In 1654, the first Jews who stepped on the shores of this country were Sephardic, while the first Synagogues of Colonial America, Touro Synagogue in Newport, Rhode Island, and Shearith Israel in New Amsterdam, were also founded by Sephardim. Perhaps the most outstanding rabbinic figure that ministered in the early days of the United States was the now-forgotten Sabato Morais of Mikveh Israel in Philadelphia. Morais brilliantly exemplified the Levantine (Middle Eastern) religious humanism of the Sephardim.

Fast forward a bit through history. Many Sephardic Jews continued to speak Arabic and partake of a common Middle Eastern culture until the mass dispersions of Jews from Arab countries after 1948. But this movement of Jews out of the Arab world has greatly disrupted the bearings of Sephardic Jewry. A combination of anti-Arab sentiment propounded in Zionism, and the shift in Jewish ethnicity in the United States away from the first American Jews who were Sephardic to the large successive waves of Ashkenazi immigrants beginning in the late 19th century, has muted “The Levantine Option.”

And that’s what’s so sad. Because Sephardim were a part of Middle Eastern society, their traditions provided for a more tolerant and open-minded variant of Jewish existence than an Ashkenazi counterpart continually living in a world apart, disconnected from European civil society. While Ashkenazi Jews in the post-Enlightenment period broke off into bitter and acrimonious factions over how to deal with modernity, Sephardim, true to “The Levantine Option,” remained united rather than let doctrine asphyxiate them and tear their communities apart as had been the case in Europe. A Jewish Reformation never took place in the Sephardic world because the Sephardim continued to maintain fidelity to their traditions while absorbing and adapting the ideas and trends of the world they lived in.

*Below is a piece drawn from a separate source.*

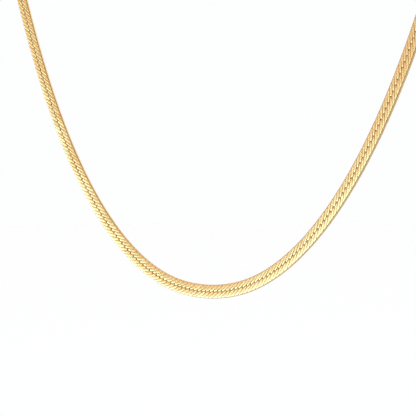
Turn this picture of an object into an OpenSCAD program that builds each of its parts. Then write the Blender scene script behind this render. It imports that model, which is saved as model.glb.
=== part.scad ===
// Herringbone chain: a flat woven gold band that hangs as one closed loop round the neck.
// Millimetres. +X is right, -Y is the front, +Z is up.
// The origin is the middle of the clasp's inner face, where the loop rests on the nape.

/* [Band] */
// Width of the woven band across its face
band_w = 3.0; // [2.6:0.1:3.6]
// Thickness of the band over the crest of a row of links
band_t = 0.56; // [0.4:0.02:0.8]

/* [Hanging front] */
// Size of the catenary that the front hangs in
hang_a = 35.4; // [32:0.1:40]
// How much the band's stiffness across its width opens the lowest point
stiff_a = 8.1; // [0:0.1:12]
// How far along the band that stiffness reaches
stiff_reach = 12; // [8:0.5:16]
// Length of band from the lowest point to where a side leaves the hanging plane
front_half = 103.7; // [96:0.1:110]
// Turn of the face about the band's length, towards the inside of the loop
face_lean = 10; // [0:0.5:16]

/* [Clasp] */
// Length of the clasp along the band
clasp_l = 9; // [8:0.5:12]
// Wall of the clasp beside each edge of the band
side_wall = 0.5; // [0.4:0.05:0.8]
// Wall of the clasp over each face of the band
face_wall = 0.6; // [0.4:0.05:0.8]
// Depth of the socket that each end of the band sits in
socket_d = 2.5; // [1.5:0.1:3]
// Clearance round the band in its socket
socket_gap = 0.12; // [0.1:0.01:0.15]

/* [Hidden] */

gold = [0.93, 0.76, 0.42];
clasp_gold = [0.90, 0.72, 0.38];

// Half of the band's outline in section, from the outer edge to the inner one.
// Each row: place across the half width, height over the half thickness.
SECTION = [
    [-1.00, 0.40],
    [-0.90, 0.84],
    [-0.50, 1.00],
    [ 0.00, 0.82],
    [ 0.50, 1.00],
    [ 0.90, 0.84],
    [ 1.00, 0.40]
];
ACROSS = 0;
HEIGHT = 1;

half_turn = 180;
front_steps = 44;
back_steps = 58;

// Slope of the hanging front at a length s of band from its lowest point.
function hang_slope(s) = atan(s / (hang_a + stiff_a * exp(-pow(s / stiff_reach, 2))));

// Behind the front, the slope eases to level and the turn to half a turn, u being the part done.
turn_power = 1.8;
side_slope = hang_slope(front_half);
function rise(u) = side_slope * pow(1 - u, 3) * (1 + 3 * u);
function turn(u) = half_turn * (1 - pow(1 - u, turn_power));

// Direction of the band for a slope above level and a turn in plan.
function heading(slope, plan) = [cos(slope) * cos(plan), cos(slope) * sin(plan), sin(slope)];

function sum(list) = list * [for (item = list) 1];

// The way round the back is as long as brings it to the middle of the nape.
front_step = front_half / front_steps;
front_reach = front_step * sum([for (i = [0.5 : front_steps]) cos(hang_slope(i * front_step))]);
back_draw = sum([for (i = [0.5 : back_steps]) heading(rise(i / back_steps), turn(i / back_steps))[0]]);
back_half = -front_reach * back_steps / back_draw;

// The band stops inside the clasp, short of the socket's floor.
end_gap = 0.2;
band_stop = clasp_l / 2 - socket_d + end_gap;
back_step = (back_half - band_stop) / back_steps;
steps = front_steps + back_steps;

// Slope and turn at place i of the right side, in steps from the lowest point.
function back_part(i) = (i - front_steps) * back_step / back_half;
function slope_at(i) = i <= front_steps ? hang_slope(i * front_step) : rise(back_part(i));
function turn_at(i) = i <= front_steps ? 0 : turn(back_part(i));
function step_at(i) = i < front_steps ? front_step : back_step;

// Centreline of the right side, walked step by step from the lowest point.
right_route = [
    for (i = 0, p = [0, 0, 0]; i <= steps;
         p = p + step_at(i) * heading(slope_at(i + 0.5), turn_at(i + 0.5)), i = i + 1) p
];

// The band's own axes: out of its face, and across it towards the inside of the loop.
function level_out(i) = [sin(turn_at(i)), -cos(turn_at(i)), 0];
function inward(i) = cross(level_out(i), heading(slope_at(i), turn_at(i)));
function face_out(i) = level_out(i) * cos(face_lean) + inward(i) * sin(face_lean);
function across(i) = inward(i) * cos(face_lean) - level_out(i) * sin(face_lean);

// The nape, where the loop closes, and the clasp's own size and axis there.
route_end = right_route[steps];
nape = [0, route_end[1], route_end[2]];
mouth_w = band_w + 2 * socket_gap;
mouth_t = band_t + 2 * socket_gap;
clasp_w = mouth_w + 2 * side_wall;
clasp_t = mouth_t + 2 * face_wall;
clasp_out = [0, cos(face_lean), sin(face_lean)];
seat = clasp_out * clasp_t / 2 - nape;

// One ring of the section: the face from edge to edge, then the back the other way.
columns = len(SECTION);
ring_size = 2 * columns;
function ring_point(i, place, height) =
    right_route[i] + across(i) * place * band_w / 2 + face_out(i) * height * band_t / 2;
function right_ring(i) = concat(
    [for (k = [0 : columns - 1]) ring_point(i, SECTION[k][ACROSS], SECTION[k][HEIGHT])],
    [for (k = [columns - 1 : -1 : 0]) ring_point(i, SECTION[k][ACROSS], -SECTION[k][HEIGHT])]
);
function mirrored(points) = [for (p = points) [-p[0], p[1], p[2]]];
function band_ring(i) = i < 0 ? mirrored(right_ring(-i)) : right_ring(i);

// The closed skin between all rings, from the left end of the band to the right end.
rings = 2 * steps + 1;
function corner(ring, k) = ring * ring_size + k % ring_size;
function skin() = [
    for (r = [0 : rings - 2], k = [0 : ring_size - 1])
        each [
            [corner(r, k), corner(r, k + 1), corner(r + 1, k)],
            [corner(r + 1, k), corner(r, k + 1), corner(r + 1, k + 1)]
        ]
];
function strip(ring, k) = [
    corner(ring, k), corner(ring, k + 1), corner(ring, ring_size - 2 - k), corner(ring, ring_size - 1 - k)
];
function end_caps() = [
    for (k = [0 : columns - 2])
        each [[for (j = [3 : -1 : 0]) strip(0, k)[j]], strip(rings - 1, k)]
];

module chain() {
    color(gold)
        translate(seat)
            polyhedron(
                points = [for (i = [-steps : steps]) each band_ring(i)],
                faces = concat(skin(), end_caps())
            );
}

// A rectangle with round corners, centred, made of true circles.
module round_plate(length, width, radius) {
    square([length - 2 * radius, width], center = true);
    square([length, width - 2 * radius], center = true);
    for (x = [-1, 1], y = [-1, 1])
        translate([x * (length / 2 - radius), y * (width / 2 - radius)])
            circle(r = radius, $fn = 48);
}

// Clasp with its length along X, its width along Y and its outer face up.
module clasp_blank() {
    plan_corner = 0.9;
    edge_corner = 0.28 * clasp_t;
    intersection() {
        translate([0, 0, -clasp_t / 2])
            linear_extrude(clasp_t)
                round_plate(clasp_l, clasp_w, plan_corner);
        translate([0, clasp_w / 2, 0])
            rotate([90, 0, 0])
                linear_extrude(clasp_w)
                    round_plate(clasp_l, clasp_t, edge_corner);
    }
}

module clasp_sockets() {
    past = 1;
    for (side = [-1, 1])
        translate([side * (clasp_l / 2 - socket_d / 2 + past / 2), 0, 0])
            cube([socket_d + past, mouth_w, mouth_t], center = true);
}

module clasp() {
    color(clasp_gold)
        translate(clasp_out * clasp_t / 2)
            rotate([face_lean - 90, 0, 0])
                difference() {
                    clasp_blank();
                    clasp_sockets();
                }
}

chain();
clasp();
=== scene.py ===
# Herringbone chain: every woven link as its own closed mesh, the clasp, materials, light and camera.
import math
import bpy
import bmesh
import numpy as np
from mathutils import Matrix, Vector


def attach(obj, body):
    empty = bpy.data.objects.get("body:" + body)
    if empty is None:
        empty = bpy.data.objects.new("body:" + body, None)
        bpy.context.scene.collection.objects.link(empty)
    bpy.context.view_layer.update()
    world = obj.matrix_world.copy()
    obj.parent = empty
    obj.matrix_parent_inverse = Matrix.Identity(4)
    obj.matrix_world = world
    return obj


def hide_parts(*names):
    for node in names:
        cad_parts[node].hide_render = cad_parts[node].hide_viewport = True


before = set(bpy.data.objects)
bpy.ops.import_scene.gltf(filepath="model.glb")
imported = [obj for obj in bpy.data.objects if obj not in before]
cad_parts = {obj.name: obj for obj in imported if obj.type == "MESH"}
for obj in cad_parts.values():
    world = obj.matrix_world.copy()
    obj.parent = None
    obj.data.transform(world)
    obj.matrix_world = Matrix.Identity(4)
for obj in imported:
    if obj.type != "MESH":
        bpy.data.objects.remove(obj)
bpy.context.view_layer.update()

# Metres in a millimetre.
MM = 0.001

# The band, its route and the clasp, in millimetres, as in the part's source.
BAND_W = 3.0
BAND_T = 0.56
HANG_A = 35.4
STIFF_A = 8.1
STIFF_REACH = 12.0
FRONT_HALF = 103.7
TURN_POWER = 1.8
FACE_LEAN = math.radians(10)
CLASP_L = 9.0
SOCKET_D = 2.5
SOCKET_GAP = 0.12
FACE_WALL = 0.6
CLASP_T = BAND_T + 2 * (SOCKET_GAP + FACE_WALL)
END_GAP = 0.2

# Length of a step along the front, and how many steps the way round the back has for each of them.
ROUTE_STEP = 0.02
BACK_STEPS_EACH = 2
# Camber of the band's face, as its fall over the square of the place across.
CAMBER = 0.009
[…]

A further sad irony: The sentiments of “The Levantine Option” were brought to the United States at the very inception of the republic as Sephardim wrote the first pages of American Jewish history—even as they have now been written out of that very history.

The nexus between Sephardic history and American-Jewish history: it gives one pause. It raises questions. What if the future of the American Judaism lay in the amicable interaction of Judaism with its surrounding culture in a symbiotic formation that lays out commonalities with the host culture rather than the deep-seated differences?

The religious humanism of the Sephardic Jews preserved the parochial Jewish legal and literary traditions under the rubric of a much wider sense of universal ethics and morality.  These two components—particularistic religion and universal humanism—often seen by religious people as contradicting one another, were soldered together along the lines of the Maimonidean paradigm, which had been a crucial part of the harmonious development of religious scholasticism in the heart of Middle Ages.

If such a symbiosis were desirable, the memory of Moorish Spain, where the three monotheistic religions were able to coexist and produce a civilization of great worth, would surely take prominence. The Sephardic voice would be central in articulating what was termed Convivencia, the creative cultural dynamic that fired medieval Spanish civilization, until its collapse in 1492. “The Levantine Option” would help collapse the maltreatment harbored in classical Zionist thought and omnipresent in the various internal conflicts that continue to divide American Jews. Until we develop ways to understand Jewish tradition in such an enlightened and civilized way—from within a shared cultural space that exists for those of us who still espouse “The Levantine Option”—it is altogether possible that American Judaism will continue to be fragmented and divided.  “The Levantine Option” is a means for Jews to reintegrate themselves into a harmony that would strengthen Jewish life and its relationship to its surrounding environment.